1. Matching,  2¢,  different,  1¢.
SOLUTION:  There are  4  possible outcomes (namely, HHHTTH,  and  TT);  2  of them are matching (namely, HH  and  TT),  and  2  of them are different (namely,  HT  and  TH). Therefore, the probability of matching is  2 / 4 = 1 / 2,  and the probability of different is also  2 / 4 = 1 / 2.  So, Diana's expectation is (1 / 2) · 2¢ + (1/ 2) · 1¢ =(3 / 2)¢ = 1.5¢.  That is, on the average Diana gets  1.5¢  per toss of the pair of coins.
2. At least one head,  5¢,  no heads,  10¢.
SOLUTION:  As in part (a), there are  4  possible outcomes;  3  of them contain at least one head (namely, HH, HT,  and  TH),  and only  1  of them contains no head (namely,  TT).  Therefore, the probability of at least one head is  3 / 4,  and the probability of no head is  1 / 4,  so Diana's expectation is  (3 / 4) · 5¢ + (1/ 4) · 10¢ = (25 / 4)¢ = 6.25¢.
3. At most one head,  2¢,  two heads,  10¢.
SOLUTION:  As in part (a), there are  4  possible outcomes;  3  of them contain at most one head (namely, HT, TH,  and  TT),  and only  1  of them contains two heads (namely,  HH).  Therefore, the probability of at most one head is  3 / 4, and the probability of two heads is  1 / 4,  so Diana's expectation is  (3 / 4) · 2¢ + (1/ 4) · 10¢ = (16 / 4)¢ = 4¢.

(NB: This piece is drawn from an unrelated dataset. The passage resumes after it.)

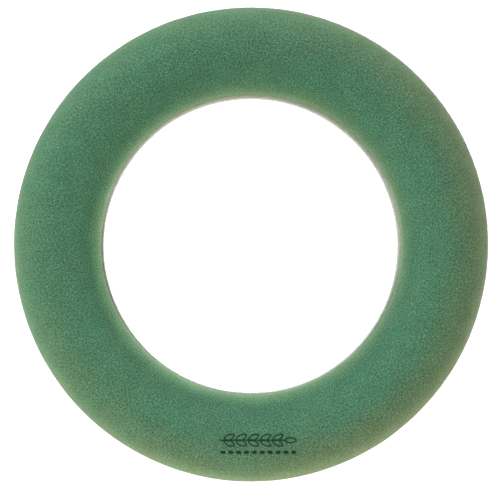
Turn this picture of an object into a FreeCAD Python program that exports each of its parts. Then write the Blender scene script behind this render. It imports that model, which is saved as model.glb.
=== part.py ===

#10, page 54.   Elaine rolls one die and receives as many dollars as the number that comes up.  What is her expectation?

SOLUTION:  There are  6  possible outcomes of a roll of one die (namely,  1,  2,  3,  4,  5,  and  6),  and all are equally likely, so the probability of any one of them is  1 / 6.  Therefore, Elaine's expectation is

(1 / 6) · \$1 + (1 / 6) · \$2 + (1 / 6) · \$3 + (1 / 6) · \$4 + (1 / 6) · \$5 + (1 / 6) · \$6 = \$21 / 6 = \$3.50.

That is, on the average Elaine gets  \$3.50  per roll of the single die.